Auch Geimpfte und Genesene werden in der Corona-Pandemie nicht so schnell zur Normalität zurückkehren können wie vielleicht erhofft. Das macht der jüngste Beschluss des VGH in Baden-Württemberg deutlich.
Ein Seniorenheim darf nach einem Gerichtsbeschluss auch gegen das Coronavirus geimpfte oder daran genesene Bewohner nicht gesondert bewirten. Es sei derzeit wissenschaftlich nicht ausreichend geklärt, ob diese Personengruppen das Virus weitergeben könnten, begründete der Verwaltungsgerichtshof (VGH) Baden-Württemberg seinen am Donnerstag veröffentlichten Beschluss (v. 18.03.2021, Az. 1 S 774/21).

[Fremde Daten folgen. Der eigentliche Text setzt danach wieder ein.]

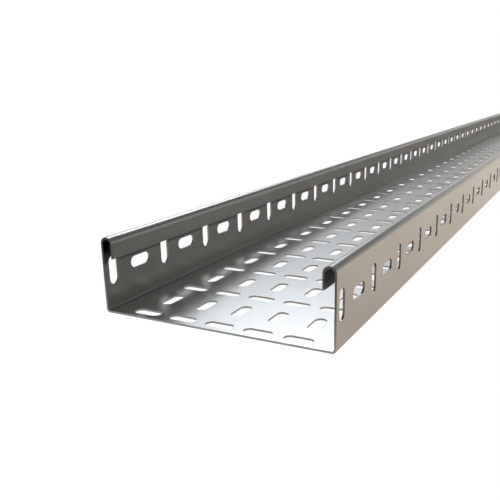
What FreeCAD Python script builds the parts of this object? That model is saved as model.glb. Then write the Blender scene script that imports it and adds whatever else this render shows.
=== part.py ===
import FreeCAD, Part
import os
from math import pi, sin, cos
from FreeCAD import Vector

# A perforated cable tray, folded from one strip of sheet steel and laid as it stands in use:
# the length runs along X, the width along Y, and the underside rests on the floor at Z = 0.
# All sizes are in millimetres.

# The strip and the outside of the folded section.
tray_length = 3000.0
tray_width = 150.0
tray_height = 47.0
sheet = 1.2
floor_bend_outer_radius = 2.2

# The return flange: each wall is rolled inward over its top and hangs down as a lip.
flange_width = 8.0
lip_drop = 13.0

# The punched pattern. Crossing rows have upright wall slots and crosswise floor slots.
# The lengthwise rows between them have every slot turned to run along the tray.
row_step = 25.0
first_row_from_end = 7.5
floor_columns = 5
column_step = 25.0
wall_slot_height = 25.0
slot_length = 18.0
slot_width = 7.5

# How far a punch reaches past each face of the sheet.
punch_overrun = 1.0

# Sizes that follow from those above.
half_width = tray_width / 2.0
flange_outer_radius = flange_width / 2.0
flange_inner_radius = flange_outer_radius - sheet
flange_centre_y = half_width - flange_outer_radius
flange_centre_z = tray_height - flange_outer_radius
lip_end_z = tray_height - lip_drop
lip_face_y = half_width - flange_width
floor_bend_inner_radius = floor_bend_outer_radius - sheet
floor_bend_y = half_width - floor_bend_outer_radius
near_end_x = -tray_length / 2.0
row_count = int(round(tray_length / row_step))
column_reach = column_step * (floor_columns - 1) / 2.0
punch_depth = sheet + 2.0 * punch_overrun

lengthwise = Vector(1.0, 0.0, 0.0)
crosswise = Vector(0.0, 1.0, 0.0)
upright = Vector(0.0, 0.0, 1.0)


def on_section(side, y, z):
    """A point of the cross-section at the near end, on the +Y side (1) or the -Y side (-1)."""
    return Vector(near_end_x, side * y, z)


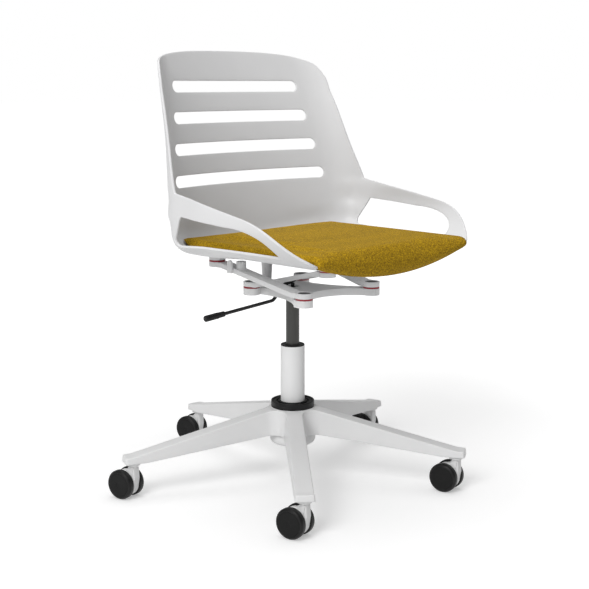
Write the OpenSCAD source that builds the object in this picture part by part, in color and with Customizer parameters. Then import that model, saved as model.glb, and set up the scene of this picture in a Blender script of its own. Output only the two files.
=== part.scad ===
// Swivel task chair: five-arm base on casters, gas column, four-link swing
// mechanism, one-piece slotted shell with armrest loops, thin seat cushion.
// The column's axis is the Z axis, the floor is z = 0, the sitter faces -Y
// and the sitter's left is +X.

/* [Casters] */
// Radius of a caster wheel
wheel_r = 30; // [24:1:34]
// Width of one wheel of a twin caster
wheel_w = 14.4; // [10:0.2:18]
// Clear width between the two wheels of a caster
wheel_gap = 18.4; // [14:0.2:24]
// Distance from the swivel stem back to the axle
caster_trail = 20; // [14:1:24]
// Diameter of the caster stem
stem_d = 11; // [8:0.5:12]
// Length of the stem inside the arm
stem_len = 10.5; // [6:0.5:11]
// Diameter of the stem collar
collar_d = 27; // [20:1:34]
// Diameter of the axle
axle_d = 6; // [4:0.5:8]
// Direction in which all the casters trail, in degrees from the star's first arm
caster_turn = 90; // [0:1:359]

/* [Base] */
// Radius of the circle of caster stems
star_r = 343.5; // [290:0.5:380]
// Turn of the star about the column, in degrees from the sitter's left
star_turn = 12.7; // [0:0.1:71.9]
// Height of the arms' underside at the tips above the wheels
tip_clear = 16; // [14:0.5:24]
// Height of an arm at its tip
arm_tip_h = 14; // [13:0.5:24]
// Width of an arm's underside at the tip
arm_tip_w = 38; // [30:1:46]
// Width of an arm's underside at the hub
arm_root_w = 43; // [36:1:50]
// Top of the hub and of the arms' roots
hub_top_z = 158; // [140:1:170]
// Depth of an arm where it meets the hub
arm_root_h = 52; // [30:1:60]
// Radius of the hub at its top
hub_r = 46; // [42:1:56]
// Height of the hub
hub_h = 78; // [64:1:84]
// Height of the black cover ring on the hub
cover_ring_h = 13.5; // [8:0.5:20]

/* [Column] */
// Diameter of the outer tube
tube_d = 50; // [46:1:56]
// Wall of the outer tube
tube_wall = 2; // [1.5:0.1:3]
// Top of the outer tube
tube_top_z = 288; // [270:1:294]
// Diameter of the inner tube that carries the seat
inner_d = 28; // [24:1:32]
// Wall of the inner tube
inner_wall = 2; // [1.5:0.1:3]
// Diameter of the piston rod
rod_d = 10; // [8:0.5:12]
// Travel of the seat below the photographed height
travel_down = 88; // [60:1:90]
// Travel of the seat above the photographed height
travel_up = 25; // [10:1:30]
// Diameter of the valve pin on top of the inner tube
valve_d = 8; // [6:0.5:9]
// Radial clearance of running and seated fits
fit_gap = 0.05; // [0.02:0.01:0.09]

/* [Mechanism] */
// Height of the middle of the lower pivot rings
low_ring_z = 413.5; // [408:0.5:418]
// Height of the middle of the upper pivot rings
high_ring_z = 467.5; // [458:0.5:468]
// Thickness of a pivot ring
pivot_ring_h = 3.5; // [1.5:0.5:4]
// Half the distance between the bracket's front pivots
front_low_x = 97.5; // [92:0.5:105]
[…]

Er bestätigte damit eine Entscheidung des Verwaltungsgerichts Freiburg, bei dem die Antragstellerin in erster Instanz aus gleichem Grund gescheitert war. Sie wollte erreichen, das Landratsamt Lörrach gerichtlich zu verpflichten, ein gastronomisches Angebot nur für geimpfte und genesene Senioren als Ausnahme von der Corona-Verordnung des Landes zu genehmigen. Kritik an der Gerichtsentscheidung kam von der Deutschen Stiftung Patientenschutz: Mit dieser Argumentation blieben die 900.000 Pflegeheimbewohner bis zum Sankt-Nimmerleinstag im Lockdown, so die Stiftung.
Dem VGH zufolge gibt es zwar Berichte von Untersuchungen aus Israel, die den Schluss nahelegten, dass eine Impfung auch eine Weiterverbreitung verhindern könne. Diese Daten seien derzeit jedoch weder in einem wissenschaftlichen Fachmagazin noch einer Vorabpublikation veröffentlicht und hätten auch noch keinen wissenschaftlichen Begutachtungsprozess durchlaufen.
Die Patientenschützer forderten die Bundesregierung auf, endlich verlässliche Daten darüber zu liefern, wie groß die Infektionsgefahr von geimpften Menschen ist. "Niemand hat mehr Verständnis dafür, dass nach millionenfachen Impfungen innerhalb der letzten drei Monate in Deutschland in dieser Schlüsselfrage immer noch alles unklar ist", betonte Eugen Brysch vom Vorstand des Verbandes.
Die VGH-Richterinnen und Richter in Mannheim wollten hingegen nicht ausschließen, dass auch von Geimpften und Genesenen weiterhin eine Ansteckungsgefahr ausgehen und damit neue das Gesundheitswesen belastende Infektionsketten entstehen könnten. Dieses Risiko wäre derzeit allenfalls vernachlässigbar, wenn auch außerhalb der "Blase" des Seniorenheims eine Vielzahl von Menschen immun oder durch eine Impfung vor einem schweren Krankheitsverlauf geschützt wären, so das Gericht. Hiervon sei jedoch bei einer aktuellen Impfquote von 8,2 Prozent Erst- und 3,6 Prozent Zweitimpfungen bezogen auf die Gesamtbevölkerung derzeit noch nicht auszugehen. Das verbleibende Restrisiko sei daher nicht "sozialadäquat". Der Beschluss ist unanfechtbar.